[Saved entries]
---+---
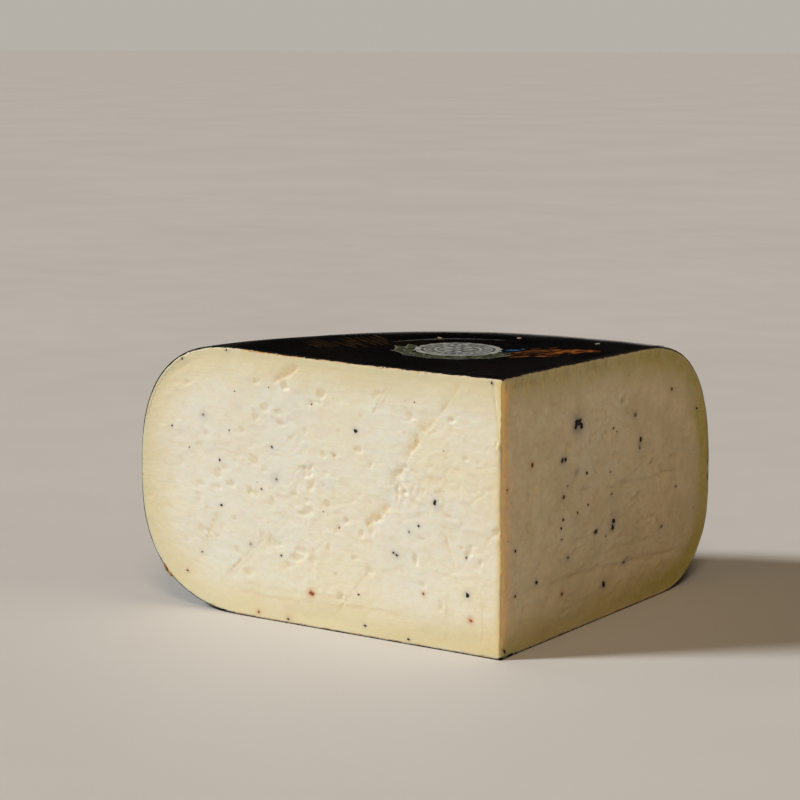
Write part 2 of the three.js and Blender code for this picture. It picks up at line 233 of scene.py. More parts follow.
SIDE_GROOVES = [
    (1.2, 0.3, 0.8, 3, 22.5, 24, 22.6, 43.9, 21.8, 76, 20.6, 109.4, 18.2, 154.5, 15),
    (1.1, 0.22, 0.5, 3.1, 17.1, 24, 16.4, 44, 14.5, 60, 13.6),
    (0.9, 0.2, 0.4, 2.5, 61.3, 12, 63.6, 20.5, 64.1, 43, 63.2),
    (1, 0.24, 0.5, 43.2, 52.5, 56, 55.2, 66.7, 54.7, 86, 52.2, 108.3, 51.2, 162.3, 51.4),
    (0.9, 0.22, 0.4, 7, 50.4, 16, 55, 24, 60.6), (0.9, 0.32, 0.4, 12.7, 97.7, 15, 100.4, 17.7, 104),
    (1.2, 0.3, 0.6, 98, 78, 106, 86, 112, 93), (1, 0.28, 0.5, 66, 69.4, 76, 72.4, 84, 76.6),
    (1.2, 0.2, 0.5, 60, 25, 90, 26.8, 130, 24.4), (1.2, 0.2, 0.6, 30, 88, 52, 92, 70, 96.4),
    (1.2, 0.2, 0.6, 95, 40, 116, 44.6, 136, 41),
]
# Marks by the front cut's sharp edge: (along, width, up, height, depth, how ragged). The first three are the
# nick that the sliver ends in, and the others a dent lower down.
EDGE_DENTS = [
    (1.4, 0.6, 81.9, 1.1, -0.75, 0), (2.5, 0.6, 82.1, 1.2, 0.4, 0), (0.8, 0.9, 79.6, 1, 0.3, 0),
    (1.6, 1.9, 48.2, 2.2, 0.5, 0.5), (1.8, 1, 45.4, 1.4, -0.3, 0),
]
STRAY_PITS = {"front": 80, "side": 55}
SWELL = 0.3  # height of the swelling beyond a pit, as a share of the pit's depth


def pit_shape(a, b, width, height, lean, seed):
    """How far inside an uneven oval pit about 0, 0 each place is, 0 to 1, and how far down its slope."""
    c, s = math.cos(math.radians(lean)), math.sin(math.radians(lean))
    u, v = (a * c + b * s) / (width / 2), (b * c - a * s) / (height / 2)
    ragged = 1 + 0.45 * rough(a / 1.6 + 11, b / 1.3 + 5, seed, 2)
    ragged += 0.5 * noise2(a / 3.1 + 0.37 * seed, b / 2.4, seed + 7)
    inside = smooth(2.0 - 1.7 * np.hypot(u, v) * ragged)
    fall = smooth(0.5 - 0.55 * (a / width + b / height))
    return inside, fall


def stray_pits(reach, count, seed):
    """Small pits spread over a cut by a seeded rule, fewer near the rind."""
    rng = np.random.default_rng(seed)
    pits = []
    while len(pits) < count:
        along, up = rng.uniform(6, reach - 14), rng.uniform(12, 98)
        middle = bell(up - 55, 42) * bell(along - 0.62 * reach, 0.62 * reach)
        if rng.uniform() < middle:
            size = 1.4 + 3.0 * rng.uniform() ** 2
            width = size * rng.uniform(1.0, 1.9)
            lean = rng.uniform(-20, 45)
            pits.append((along, up, width, size, lean, 0.16 * size * rng.uniform(0.6, 1.2)))
    return pits


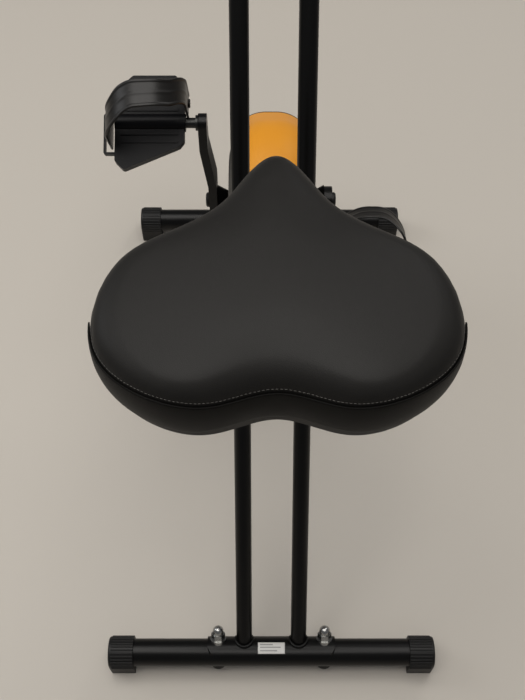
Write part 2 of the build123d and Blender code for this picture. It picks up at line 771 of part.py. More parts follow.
pulley_outer_x = pulley_inner_x + pulley_width
with BuildPart() as crank_pulley:
    with BuildSketch(side_plane(crank_point, -pulley_outer_x)):
        Circle(crank_pulley_radius)
        Circle(crank_pulley_radius - 6, mode=Mode.SUBTRACT)
    extrude(amount=pulley_width)
    with BuildSketch(side_plane(crank_point, -pulley_outer_x + (pulley_width - pulley_web) / 2)):
        Circle(crank_pulley_radius - 5)
        with PolarLocations(0.58 * crank_pulley_radius, 6):
            Circle(0.16 * crank_pulley_radius, mode=Mode.SUBTRACT)
    extrude(amount=pulley_web)
    with BuildSketch(side_plane(crank_point, -pulley_outer_x)):
        Circle(2 * shaft_radius)
    extrude(amount=pulley_width + pulley_inner_x - shell_half_length - 1)
    with BuildSketch(side_plane(crank_point, -pulley_outer_x)):
        Circle(shaft_radius + running_fit)
    extrude(amount=pulley_width + pulley_inner_x, mode=Mode.SUBTRACT)
crank_pulley.part.label = "crank_pulley"
export_step(crank_pulley.part, "parts/crank_pulley.step")

with BuildPart() as flywheel_pulley:
    with BuildSketch(side_plane(flywheel_point, -pulley_outer_x)):
        Circle(flywheel_pulley_radius)
        Circle(shaft_radius + running_fit, mode=Mode.SUBTRACT)
    extrude(amount=pulley_width)
flywheel_pulley.part.label = "flywheel_pulley"
export_step(flywheel_pulley.part, "parts/flywheel_pulley.step")

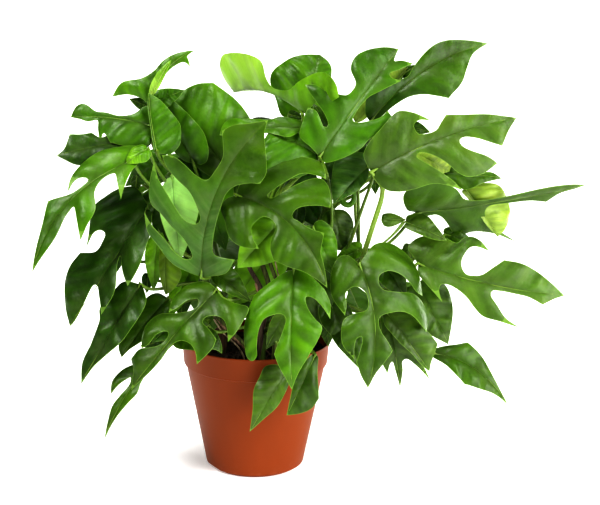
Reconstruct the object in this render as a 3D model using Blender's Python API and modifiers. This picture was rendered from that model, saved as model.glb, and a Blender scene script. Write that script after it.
---+---
— What to do —
Find the lines holding "Blender" and list every one.

— Response to this exercise —
Write part 2 of the three.js and Blender code for this picture. It picks up at line 233 of scene.py. More parts follow.
Write part 2 of the build123d and Blender code for this picture. It picks up at line 771 of part.py. More parts follow.
Reconstruct the object in this render as a 3D model using Blender's Python API and modifiers. This picture was rendered from that model, saved as model.glb, and a Blender scene script. Write that script after it.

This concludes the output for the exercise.